Who knows, maybe all of this will be addressed next week and it will eliminate some of this argument.
The other thing that bugs me is that I was really psyched that this season is doing such a great job portraying a poly couple as loving and stable, and possibly the most sane and healthy couple in Westeros at this point. they don't have any of the power struggles that many of the other couples have, in fact they come from dramatically different backgrounds with one being a prince and the other a bastard. yet they don't care, they genuinely seem to love one and other and they take genuine enjoyment out of seeing each other experience pleasure, even if it's with another person. On top of all that, they're both bisexual and -still- not portrayed as kinky deviants who have no concept of right or wrong.

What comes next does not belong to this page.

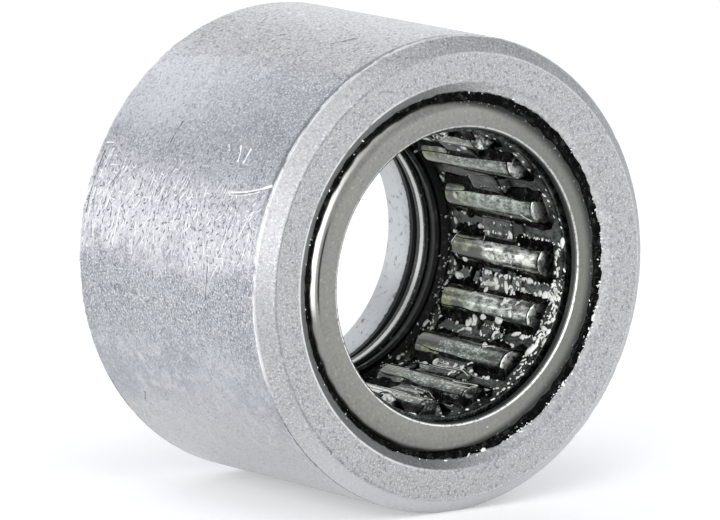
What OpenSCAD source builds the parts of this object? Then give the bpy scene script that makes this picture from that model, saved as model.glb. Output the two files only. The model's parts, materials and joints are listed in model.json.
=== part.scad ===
// Needle roller bearing in a thick steel sleeve, open at one end and sealed at the other.
// The bearing axis runs along Y, the open end faces -Y and the origin is at mid width on the axis.
// Depths are measured along the axis from the open end's face.

/* [Sleeve] */
// Outside diameter of the sleeve
sleeve_d = 27.79; // [27:0.01:34]
// Width of the sleeve along the axis
sleeve_w = 19.33; // [18.8:0.01:24]
// Chamfer at both outer edges
sleeve_chamfer = 0.91; // [0.3:0.01:1.1]
// Depth of the seat that holds the drawn cup
seat_depth = 15.25; // [14.9:0.01:15.6]
// How far the seat's entry chamfer widens the seat
entry_chamfer_w = 0.78; // [0.2:0.01:0.9]
// How deep the seat's entry chamfer goes
entry_chamfer_depth = 0.43; // [0.1:0.01:0.8]
// Chamfer where the shoulder bore meets the sealed end's face
shoulder_chamfer = 1.5; // [0.5:0.01:1.9]

/* [Shaft] */
// Diameter of the shaft that runs on the needles
shaft_d = 15; // [14.6:0.01:15.2]
// Radial room between the shaft and the sleeve's shoulder bore
shoulder_room = 0.5; // [0.3:0.01:0.8]
// Radial room between the shaft and the seal's lip
seal_room = 0.05; // [0.02:0.01:0.1]

/* [Needles] */
// Number of needles
needle_count = 16; // [8:1:18]
// Diameter of a needle
needle_d = 2; // [1.9:0.01:2.05]
// Length of a needle
needle_length = 8.5; // [7:0.01:8.7]
// Radius of the rounded edge at a needle's ends
needle_edge = 0.18; // [0.05:0.01:0.4]
// Angle of the first needle above the +X axis, in degrees
first_needle_angle = -2.3; // [-11:0.1:11]
// Radial running clearance of a needle in the raceway
running_clearance = 0.01; // [0.01:0.005:0.05]

/* [Drawn cup] */
// Wall of the cup around the raceway
cup_wall = 1; // [0.8:0.01:1.1]
// Width of the cup along the axis
cup_w = 14.55; // [14.4:0.01:14.7]
// How far the cup sits below the open face
cup_inset = 0.1; // [0:0.01:0.2]
// Thickness of the flat lip at the open end
lip_t = 0.6; // [0.4:0.01:0.7]
// Radial room between the shaft and the lip
lip_room = 1.06; // [0.5:0.01:1.2]
// Thickness of the flange at the sealed end
flange_t = 1.05; // [0.8:0.01:1.1]
// Radial room between the shaft and the flange
flange_room = 0.2; // [0.15:0.01:0.4]
// Outer bend radius of the cup's corners
cup_corner = 1; // [0.7:0.01:1.3]
// Inner bend radius of the cup's corners
cup_inner_corner = 0.35; // [0.1:0.01:0.5]
// Chamfer on the inner edges of the lip, the flange and the shoulder
small_chamfer = 0.12; // [0.05:0.01:0.15]

/* [Cage] */
// Axial gap between the lip and the cage
cage_gap = 0.2; // [0.1:0.01:0.25]
// Width of the cage along the axis
cage_w = 11.3; // [11.2:0.01:11.4]
// Width of the ring at each end of the cage
cage_ring_w = 1.1; // [0.9:0.01:1.15]
// Radial room between the shaft and the cage's end rings
cage_ring_room = 0.8; // [0.7:0.01:0.9]
// Radial gap between the cage and the raceway
cage_outer_gap = 0.2; // [0.1:0.01:0.3]
// Length of the waist where the bars dip towards the shaft
waist_length = 2.7; // [2:0.01:3.2]
// Length of the slope at each end of the waist
waist_slope = 0.6; // [0.4:0.01:0.8]
// Radial room between the shaft and the waist
waist_room = 0.3; // [0.2:0.01:0.4]
// Radial thickness of the bars at the waist
waist_t = 0.8; // [0.6:0.01:0.9]
// Gap around a needle in its pocket
pocket_gap = 0.05; // [0.03:0.01:0.1]
// Half width of the pocket at the waist, less than a needle's radius so that needles can't drop out
pocket_mouth = 0.87; // [0.8:0.01:0.92]
// Half width of the pocket on either side of the waist
pocket_half_w = 1.15; // [1.1:0.01:1.2]
// Axial gap between the open end's ring and the needles
needle_front_gap = 0.4; // [0.1:0.01:0.4]

/* [Seal] */
// Axial width of the seal
seal_w = 1.2; // [1.1:0.01:1.25]
// Depth of the groove behind the seal's lip
seal_groove = 0.5; // [0.2:0.01:0.6]

/* [Hidden] */
$fn = 128;
cut = 1;
shaft_r = shaft_d / 2;
needle_r = needle_d / 2;
raceway_r = shaft_r + needle_d;
pitch_r = raceway_r - needle_r - running_clearance;
seat_r = raceway_r + cup_wall;
sleeve_r = sleeve_d / 2;
shoulder_r = shaft_r + shoulder_room;
lip_r = shaft_r + lip_room;
flange_r = shaft_r + flange_room;
seal_r = shaft_r + seal_room;
cage_in_r = shaft_r + cage_ring_room;
cage_out_r = raceway_r - cage_outer_gap;
waist_in_r = shaft_r + waist_room;
waist_out_r = waist_in_r + waist_t;
cup_back = cup_inset + cup_w;
cavity_front = cup_inset + lip_t;
cavity_back = cup_back - flange_t;
cage_front = cavity_front + cage_gap;
cage_back = cage_front + cage_w;
cage_middle = (cage_front + cage_back) / 2;
pocket_front = cage_front + cage_ring_w;
pocket_back = cage_back - cage_ring_w;
waist_front = cage_middle - waist_length / 2;
waist_back = cage_middle + waist_length / 2;
seal_front = cavity_back - seal_w;
FIXED_NODES = ["outer_sleeve", "drawn_cup", "shaft_seal", "cage"];

function needle_name(i) = str("needle_roller_", i < 10 ? "0" : "", i);
function needle_angle(i) = first_needle_angle + (i - 1) * 360 / needle_count;

// Turns a half section, drawn as [radius, depth], round the bearing's axis.
module turned() {
    rotate([-90, 0, 0]) translate([0, 0, -sleeve_w / 2]) rotate_extrude() children();
}

// Puts a shape drawn along +Z, with the needle's own axis at its middle, at needle i's place.
module at_needle(i) {
    rotate([-90, 0, 0]) rotate([0, 0, -needle_angle(i)]) translate([pitch_r, 0, -sleeve_w / 2])
        children();
}

// A section from radius r0 to r1 and depth z0 to z1, with both corners at r1 rounded.
module rounded_section(r0, r1, z0, z1, corner) {
    translate([r0, z0]) square([r1 - corner - r0, z1 - z0]);
    translate([r0, z0 + corner]) square([r1 - r0, z1 - z0 - 2 * corner]);
    for (z = [z0 + corner, z1 - corner]) translate([r1 - corner, z]) circle(r = corner);
}

// Turned steel bush with a seat for the cup and a shoulder at the sealed end.
module outer_sleeve() {
    color([0.72, 0.72, 0.75]) turned() polygon([
        [seat_r, entry_chamfer_depth],
        [seat_r + entry_chamfer_w, 0],
        [sleeve_r - sleeve_chamfer, 0],
        [sleeve_r, sleeve_chamfer],
        [sleeve_r, sleeve_w - sleeve_chamfer],
        [sleeve_r - sleeve_chamfer, sleeve_w],
        [shoulder_r + shoulder_chamfer, sleeve_w],
        [shoulder_r, sleeve_w - shoulder_chamfer],
        [shoulder_r, seat_depth + small_chamfer],
        [shoulder_r + small_chamfer, seat_depth],
        [seat_r, seat_depth]
    ]);
}

// Area removed along the bore of a lip or flange: the hole and a small chamfer on both edges.
module bore_section(r, z0, z1) {
    polygon([
        [0, z0 - cut],
        [r + small_chamfer + cut, z0 - cut],
        [r, z0 + small_chamfer],
        [r, z1 - small_chamfer],
        [r + small_chamfer + cut, z1 + cut],
        [0, z1 + cut]
    ]);
}

// Thin drawn shell: the raceway, a flat lip at the open end and a flange at the sealed end.
module drawn_cup() {
    color([0.62, 0.61, 0.58]) turned() difference() {
        rounded_section(seal_r, seat_r, cup_inset, cup_back, cup_corner);
        rounded_section(0, raceway_r, cavity_front, cavity_back, cup_inner_corner);
        bore_section(lip_r, cup_inset, cavity_front);
        bore_section(flange_r, cavity_back, cup_back);
    }
}

// Rubber ring held by the flange, with a lip that points at the needles and meets the shaft.
module shaft_seal() {
    lip_t_r = 0.2;
    heel_r = flange_r + 0.25;
    web_r = (raceway_r + heel_r) / 2;
    color([0.07, 0.07, 0.07]) turned() polygon([
        [raceway_r, seal_front],
        [web_r, seal_front],
        [web_r - seal_groove, seal_front + seal_groove],
        [seal_r + lip_t_r, seal_front],
        [seal_r, seal_front + lip_t_r / 2],
        [seal_r, seal_front + lip_t_r],
        [heel_r, cavity_back],
        [raceway_r, cavity_back]
    ]);
}

// Half section of the cage: two end rings joined by bars that dip to a waist in the middle.
module cage_section() {
    polygon([
        [cage_in_r, cage_front],
        [cage_in_r, waist_front - waist_slope],
        [waist_in_r, waist_front],
        [waist_in_r, waist_back],
        [cage_in_r, waist_back + waist_slope],
        [cage_in_r, cage_back],
        [cage_out_r, cage_back],
        [cage_out_r, waist_back + waist_slope],
        [waist_out_r, waist_back],
        [waist_out_r, waist_front],
        [cage_out_r, waist_front - waist_slope],
        [cage_out_r, cage_front]
    ]);
}

// A straight-sided slot through the cage wall, from depth z0 to z1.
module pocket_slot(half_w, z0, z1) {
    translate([waist_in_r - cut - pitch_r, -half_w, z0])
        cube([cage_out_r - waist_in_r + 2 * cut, 2 * half_w, z1 - z0]);
}

// Everything taken out of the cage for one needle.
module pocket() {
    translate([0, 0, pocket_front])
        cylinder(r = needle_r + pocket_gap, h = pocket_back - pocket_front);
    pocket_slot(pocket_mouth, pocket_front, pocket_back);
    pocket_slot(pocket_half_w, pocket_front, waist_front - waist_slope / 2);
    pocket_slot(pocket_half_w, waist_back + waist_slope / 2, pocket_back);
}

module cage() {
    color([0.36, 0.38, 0.36]) difference() {
        turned() cage_section();
        for (i = [1:needle_count]) at_needle(i) pocket();
    }
}

// One needle, as a rod with rounded end edges.
module needle_roller(i) {
    color([0.78, 0.78, 0.76]) at_needle(i) translate([0, 0, pocket_front + needle_front_gap])
        rotate_extrude() rounded_section(0, needle_r, 0, needle_length, needle_edge);
}

outer_sleeve();
drawn_cup();
shaft_seal();
cage();
for (i = [1:needle_count]) needle_roller(i);
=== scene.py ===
import json
import math

import bmesh
import bpy
import numpy as np
from mathutils import Matrix, Vector


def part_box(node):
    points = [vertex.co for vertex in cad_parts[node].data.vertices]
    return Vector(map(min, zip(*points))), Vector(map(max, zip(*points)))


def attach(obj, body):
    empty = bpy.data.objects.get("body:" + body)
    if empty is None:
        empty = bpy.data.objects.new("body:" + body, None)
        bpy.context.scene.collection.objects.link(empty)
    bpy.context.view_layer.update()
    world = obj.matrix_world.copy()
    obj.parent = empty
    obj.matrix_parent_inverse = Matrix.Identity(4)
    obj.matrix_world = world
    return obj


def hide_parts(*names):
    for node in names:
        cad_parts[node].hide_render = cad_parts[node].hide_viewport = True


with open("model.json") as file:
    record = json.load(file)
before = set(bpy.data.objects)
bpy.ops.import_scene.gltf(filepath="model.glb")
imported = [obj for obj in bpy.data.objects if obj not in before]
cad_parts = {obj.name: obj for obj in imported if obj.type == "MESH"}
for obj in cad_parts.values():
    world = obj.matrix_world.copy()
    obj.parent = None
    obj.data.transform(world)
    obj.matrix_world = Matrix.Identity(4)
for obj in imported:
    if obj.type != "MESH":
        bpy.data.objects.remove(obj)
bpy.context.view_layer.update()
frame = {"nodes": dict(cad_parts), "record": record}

# ---- Sizes ----
# Lengths are in metres. Depths run along +Y from the sleeve's open face.

MM = 0.001
UP = Vector((0, 0, 1))
OUTWARDS = Vector((0, -1, 0))  # out of the open end
MOUNTS = {entry["name"]: entry for entry in frame["record"]["mounts"]}


def mount(name, key):
    """A mount's radius (r_mm) or length (length_mm)."""
    return MOUNTS[name]["dims"][key] * MM


SLEEVE_LOW, SLEEVE_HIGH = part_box("outer_sleeve")
CUP_LOW, CUP_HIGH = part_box("drawn_cup")
SEAL_LOW, SEAL_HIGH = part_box("shaft_seal")
CAGE_LOW, CAGE_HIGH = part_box("cage")

OPEN_FACE = SLEEVE_LOW.y
SEALED_FACE = SLEEVE_HIGH.y
SLEEVE_R = SLEEVE_HIGH.x
SLEEVE_CHAMFER = (SEALED_FACE - OPEN_FACE - mount("outside_diameter", "length_mm")) / 2
SHOULDER_R = mount("shoulder_bore", "r_mm")
CUP_R = CUP_HIGH.x
RACEWAY_R = SEAL_HIGH.x
CAGE_R = CAGE_HIGH.x
RUNNING_CLEARANCE = 0.01 * MM
SHAFT_R = mount("needle_track", "r_mm") + RUNNING_CLEARANCE

SEAT_DEPTH = 15.25 * MM
ENTRY_CHAMFER_W = 0.78 * MM
ENTRY_CHAMFER_DEPTH = 0.43 * MM
SHOULDER_CHAMFER = 1.5 * MM
SMALL_CHAMFER = 0.12 * MM
LIP_R = SHAFT_R + 1.06 * MM
LIP_T = 0.6 * MM
FLANGE_R = SHAFT_R + 0.2 * MM
CUP_CORNER = 1.0 * MM
CUP_INNER_CORNER = 0.35 * MM
SEAL_R = SHAFT_R + 0.05 * MM
SEAL_LIP_T = 0.2 * MM
SEAL_GROOVE = 0.5 * MM
RING_R = SHAFT_R + 0.8 * MM
RING_W = 1.1 * MM
WAIST_R = SHAFT_R + 0.3 * MM
WAIST_T = 0.8 * MM
WAIST_LENGTH = 2.7 * MM
WAIST_SLOPE = 0.6 * MM
POCKET_GAP = 0.05 * MM
POCKET_MOUTH = 0.87 * MM
POCKET_HALF_W = 1.15 * MM
NEEDLE_EDGE = 0.18 * MM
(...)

So it's kind of a bummer to see this excellent portrayal of individuals who don't adhere to traditional relationship models intertwined with a really confused portrayal of what is or isn't rape.
*this isn't to throw shade at people who find consensual power struggles hot. there's clearly a difference between role playing and actually struggling and for whatever reason, scenes like this try to pretend it's a thin line, when really it's a line about 100 miles wide.